DIRECTIONS: Return the count of lines that mention "Blender", with no other words.

DATASET:
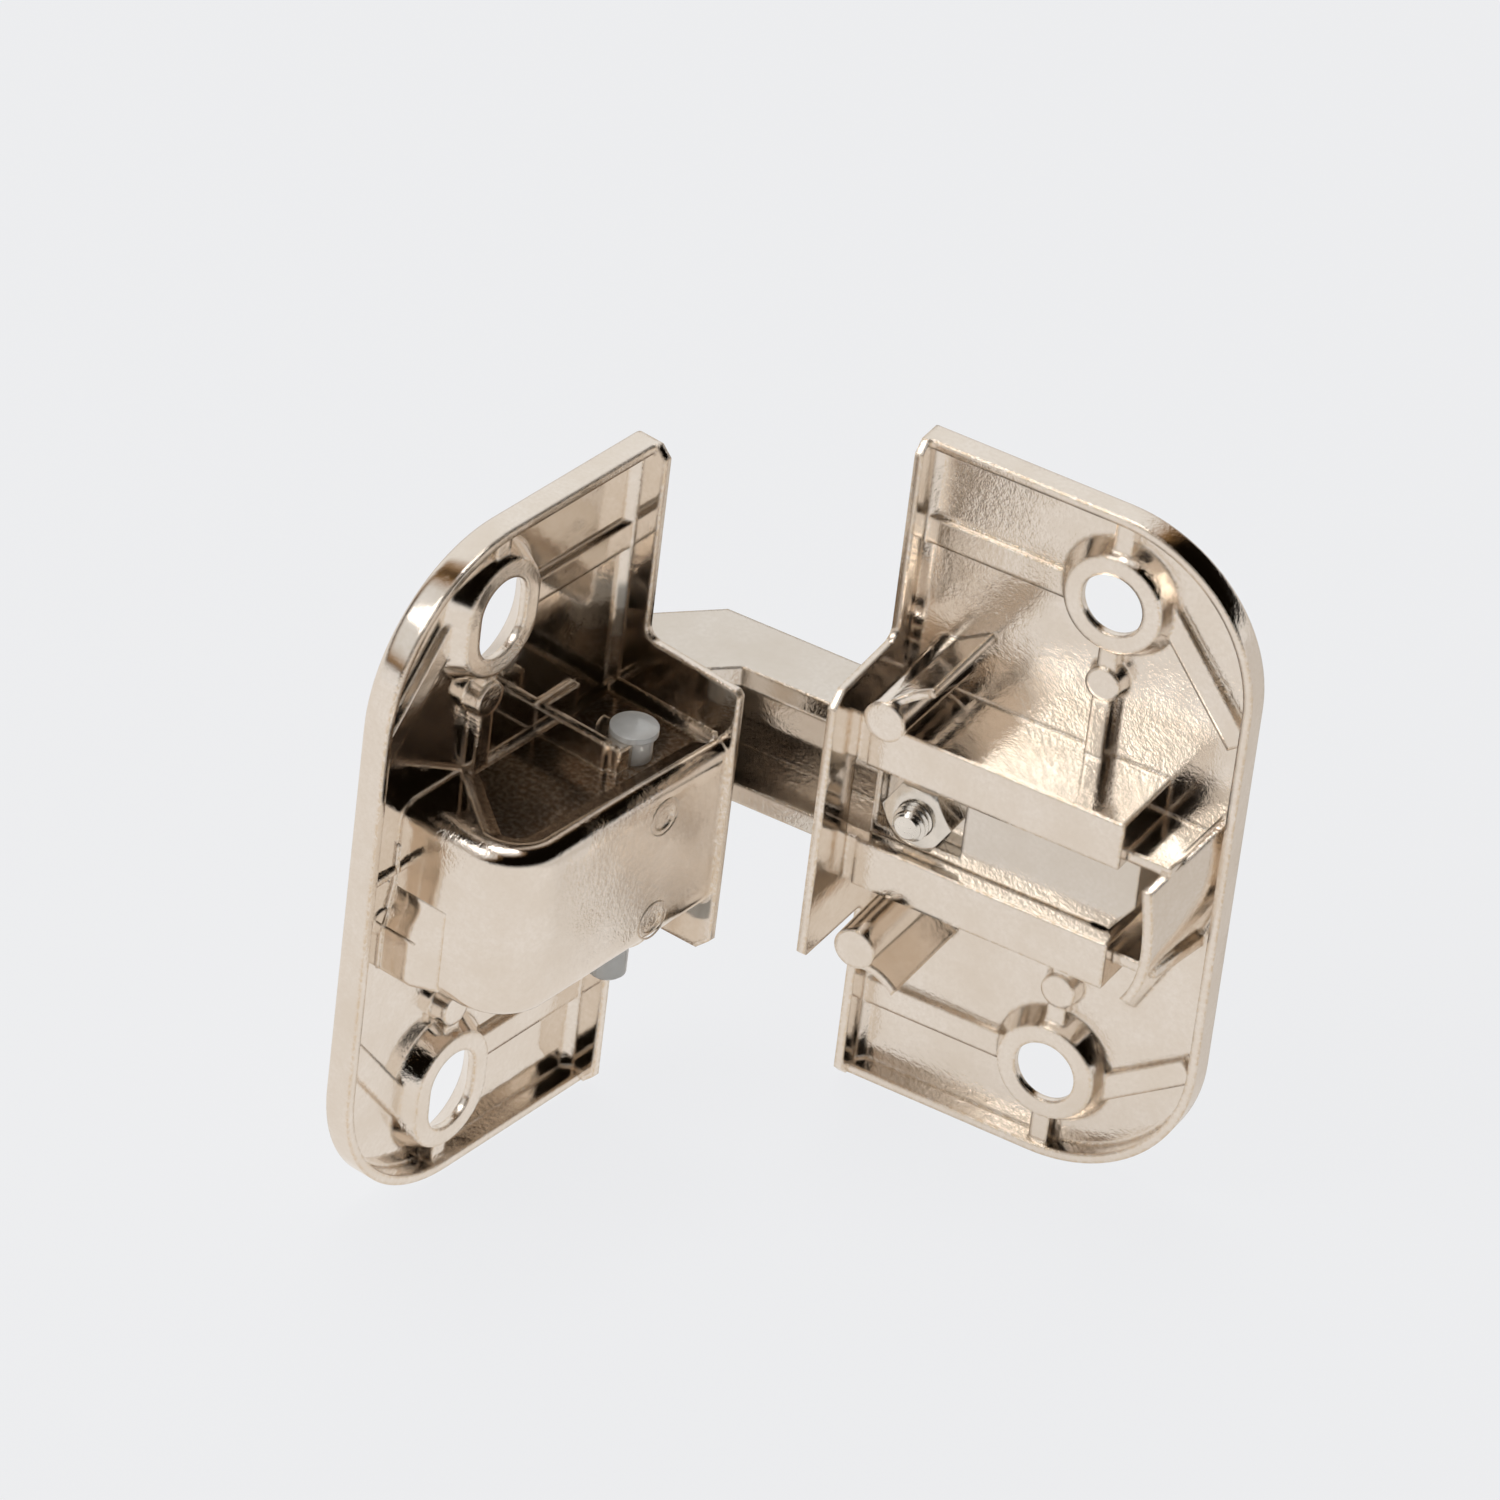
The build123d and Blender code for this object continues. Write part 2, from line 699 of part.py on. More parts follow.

---

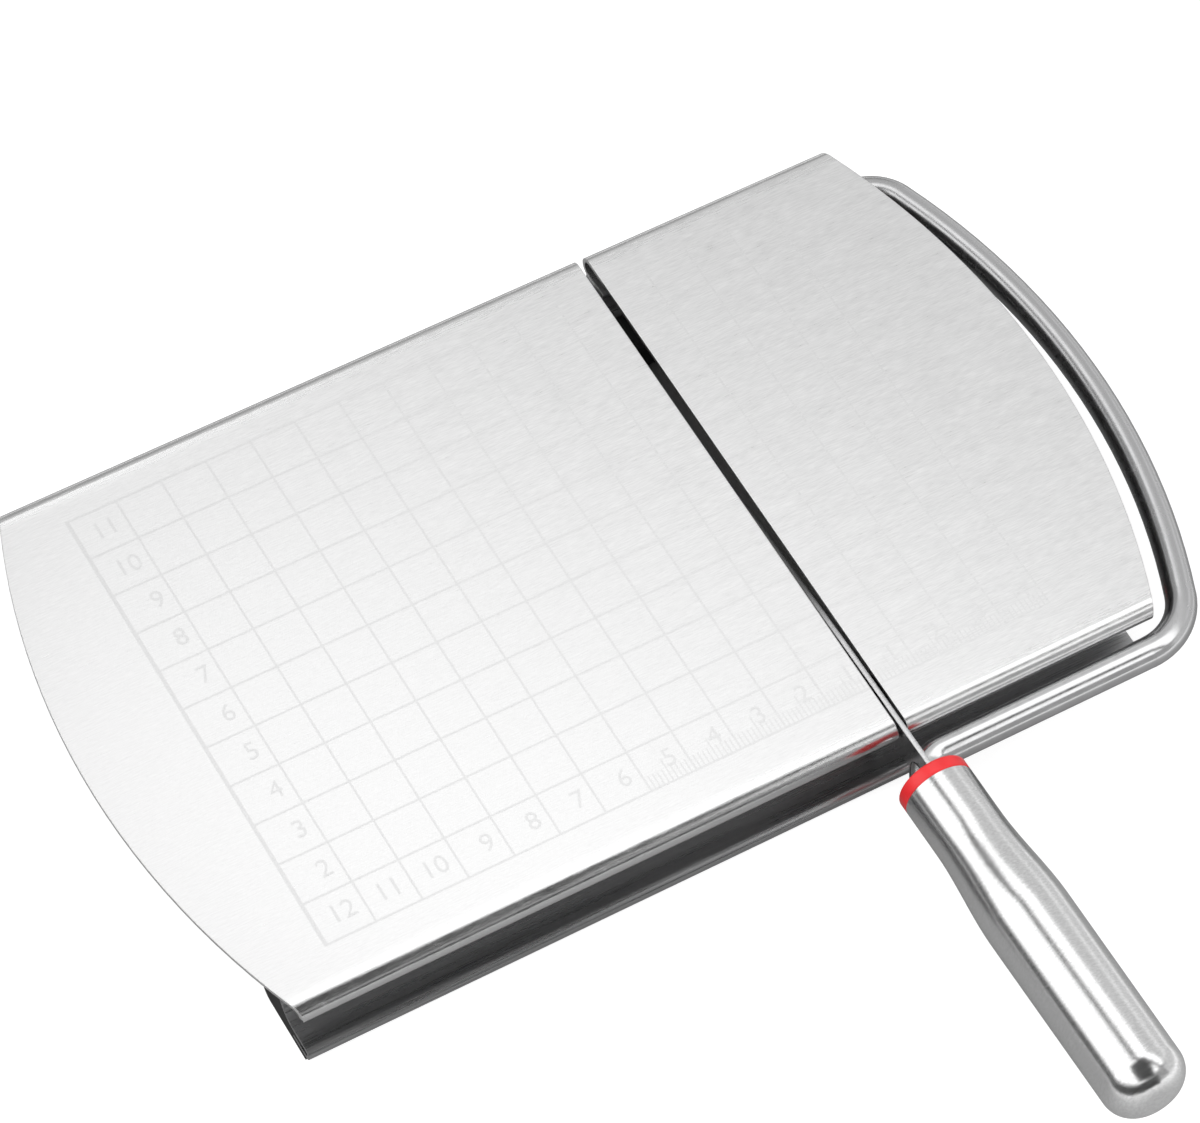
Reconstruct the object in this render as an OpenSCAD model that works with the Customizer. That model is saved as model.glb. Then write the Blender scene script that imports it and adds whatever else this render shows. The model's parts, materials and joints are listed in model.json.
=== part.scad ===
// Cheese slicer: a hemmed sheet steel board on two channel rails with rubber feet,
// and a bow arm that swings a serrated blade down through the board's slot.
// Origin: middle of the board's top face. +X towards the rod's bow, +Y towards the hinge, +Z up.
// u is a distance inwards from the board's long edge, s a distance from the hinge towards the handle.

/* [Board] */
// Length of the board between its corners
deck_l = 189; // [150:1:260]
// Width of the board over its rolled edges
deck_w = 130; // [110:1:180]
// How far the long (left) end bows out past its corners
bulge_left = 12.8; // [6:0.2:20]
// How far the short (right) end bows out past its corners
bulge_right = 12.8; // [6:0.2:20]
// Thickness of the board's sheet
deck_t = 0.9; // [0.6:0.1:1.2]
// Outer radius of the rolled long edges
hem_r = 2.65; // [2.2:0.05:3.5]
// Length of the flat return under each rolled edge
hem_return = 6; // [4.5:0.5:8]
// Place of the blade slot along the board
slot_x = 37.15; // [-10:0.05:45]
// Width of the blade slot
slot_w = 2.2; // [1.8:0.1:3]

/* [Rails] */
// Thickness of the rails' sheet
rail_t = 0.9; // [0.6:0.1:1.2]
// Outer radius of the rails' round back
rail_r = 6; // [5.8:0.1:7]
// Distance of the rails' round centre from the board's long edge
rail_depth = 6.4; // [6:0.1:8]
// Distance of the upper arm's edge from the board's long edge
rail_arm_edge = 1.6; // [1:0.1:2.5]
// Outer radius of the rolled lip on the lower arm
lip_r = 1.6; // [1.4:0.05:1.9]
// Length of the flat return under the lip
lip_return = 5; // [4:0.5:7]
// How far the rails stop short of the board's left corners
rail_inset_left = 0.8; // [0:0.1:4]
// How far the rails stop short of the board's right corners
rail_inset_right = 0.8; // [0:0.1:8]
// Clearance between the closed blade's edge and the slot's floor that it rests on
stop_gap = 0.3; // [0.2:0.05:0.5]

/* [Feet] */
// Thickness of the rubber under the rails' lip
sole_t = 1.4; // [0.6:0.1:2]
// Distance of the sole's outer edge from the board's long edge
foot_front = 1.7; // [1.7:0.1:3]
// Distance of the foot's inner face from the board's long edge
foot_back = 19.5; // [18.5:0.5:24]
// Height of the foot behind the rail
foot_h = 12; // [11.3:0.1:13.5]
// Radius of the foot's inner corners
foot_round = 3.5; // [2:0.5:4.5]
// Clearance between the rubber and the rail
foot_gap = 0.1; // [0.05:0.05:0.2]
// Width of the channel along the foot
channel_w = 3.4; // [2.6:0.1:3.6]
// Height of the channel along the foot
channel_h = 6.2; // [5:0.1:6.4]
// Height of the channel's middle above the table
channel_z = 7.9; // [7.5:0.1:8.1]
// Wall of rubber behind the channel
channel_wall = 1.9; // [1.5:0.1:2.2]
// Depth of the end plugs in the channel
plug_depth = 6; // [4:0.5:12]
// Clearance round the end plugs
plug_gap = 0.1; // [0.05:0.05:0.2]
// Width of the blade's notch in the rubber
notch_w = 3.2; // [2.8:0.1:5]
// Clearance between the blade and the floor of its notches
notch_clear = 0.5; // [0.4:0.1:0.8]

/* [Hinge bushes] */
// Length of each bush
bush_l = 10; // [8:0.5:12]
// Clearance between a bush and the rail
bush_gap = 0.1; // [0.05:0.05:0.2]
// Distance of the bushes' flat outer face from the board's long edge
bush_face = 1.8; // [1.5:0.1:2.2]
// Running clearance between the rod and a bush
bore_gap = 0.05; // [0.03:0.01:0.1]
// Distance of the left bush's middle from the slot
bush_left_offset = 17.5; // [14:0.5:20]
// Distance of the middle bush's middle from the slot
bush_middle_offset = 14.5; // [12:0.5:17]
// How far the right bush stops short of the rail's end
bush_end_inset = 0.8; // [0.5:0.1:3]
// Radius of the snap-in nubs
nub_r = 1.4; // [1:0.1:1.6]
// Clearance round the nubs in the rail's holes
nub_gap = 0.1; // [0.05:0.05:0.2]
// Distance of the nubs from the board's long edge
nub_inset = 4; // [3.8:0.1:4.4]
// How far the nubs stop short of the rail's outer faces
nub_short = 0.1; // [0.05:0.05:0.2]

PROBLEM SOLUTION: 2